La direction de la RTS – une dizaine de personnes avec à leur tête Pascal Crittin – a manifestement appris la nouvelle comme tout le monde, dans Le Matin Dimanche du 31 décembre. Ce n’est pas elle qui aurait décidé de suspendre la diffusion des films dans lesquels Gérard Depardieu, visé par deux plaintes, l'une pour viol, l’autre pour agression sexuelle, pour l'heure présumé innocent, tient la vedette.
«Mais la direction assume», assure-t-on auprès de watson. La décision a été prise au niveau de la «programmation», à un étage inférieur, comme l’a indiqué à Keystone-ATS le porte-parole de la RTS, Marco Ferrara, confirmant l’information de l’hebdomadaire dominical.
Le «Complément d’enquête» intitulé «Gérard Depardieu: la chute de l’ogre», diffusé le 7 décembre sur France 2, a peut-être signé la fin de la carrière de ce «monstre sacré» du cinéma français. On l’y entend prononcer des propos obscènes sur les femmes, y compris sur une fillette. Cela se passe lors d’un tournage, en 2018, en Corée du Nord, de ce qui devait être un documentaire – une «oeuvre de fiction», affirme aujourd’hui l’écrivain Yann Moix, le réalisateur de cet opus jamais sorti.
La suspension, jusqu’à nouvel avis, par la RTS, de la diffusion des films avec Gérard Depardieu en tête d’affiche, n’aurait-elle pas dû recevoir l’aval de la direction? L’affaire, après tout, est des plus polémiques, avec son lot de pétitions et de tribunes, mobilisant jusqu'à la parole du président Emmanuel Macron.
A la RTS, les mots de Gérard Depardieu, dans le «Complément d'enquête», sexualisant une petite fille faisant du cheval sont semble-t-il à l’origine de la sanction frappant les films avec l’acteur français dans un rôle principal. «C’était insupportable», réagit-on.
La décision de l’audiovisuel public romand passe toutefois mal auprès d’un nombre indéfini de téléspectateurs, qui crient à la «censure» ou encore au «wokisme». Un sondage non représentatif réalisé par 24 Heures indique que 78% des internautes ayant répondu n’approuvent pas la décision de la RTS. Sur Facebook, l’ancien parlementaire cantonal PLR genevois Jean Romain écrit: «Pauvre RTS qui crie avec les loups!»

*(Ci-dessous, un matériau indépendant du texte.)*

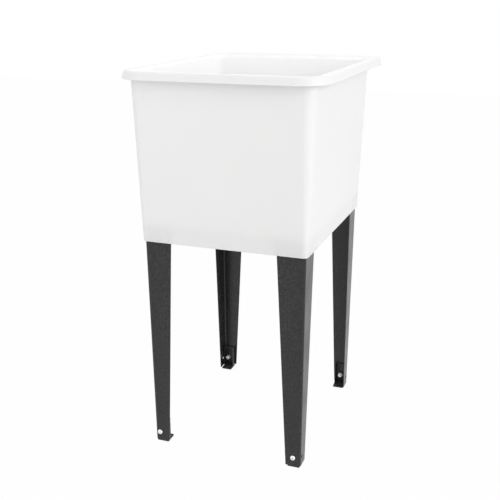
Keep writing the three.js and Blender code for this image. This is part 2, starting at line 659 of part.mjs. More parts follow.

La RTS est-elle sûre de son coup?
D’autres pensent au contraire que la RTS s’est encore plus coupée de son public, alors que plane sur elle une initiative cornaquée par l'UDC, qui entend ramener la redevance de 335 à 200 francs par ménage et par an.
Faut-il voir dans la décision de la RTS autre chose qu’une morale de bon aloi? S’inscrit-elle dans un combat plus idéologique, antisexiste et féministe, entamé lorsque des accusations de harcèlement sexuel et moral furent lancées contre des collaborateurs de l’institution, fin 2020? La RTS craint-elle un retentissant bad buzz, émanant d’une partie de ses troupes, avec relais auprès de groupes militants, au cas où elle diffuserait un film avec Gérard Depardieu tenant la vedette?
Jugeant à son tour les propos de l’acteur français «obscènes et dégradants pour les femmes», Stéphane Mitchell, la scénariste de «Quartier des banques», série à succès de la RTS, ne s’en dit pas moins «mal à l’aise face à la censure».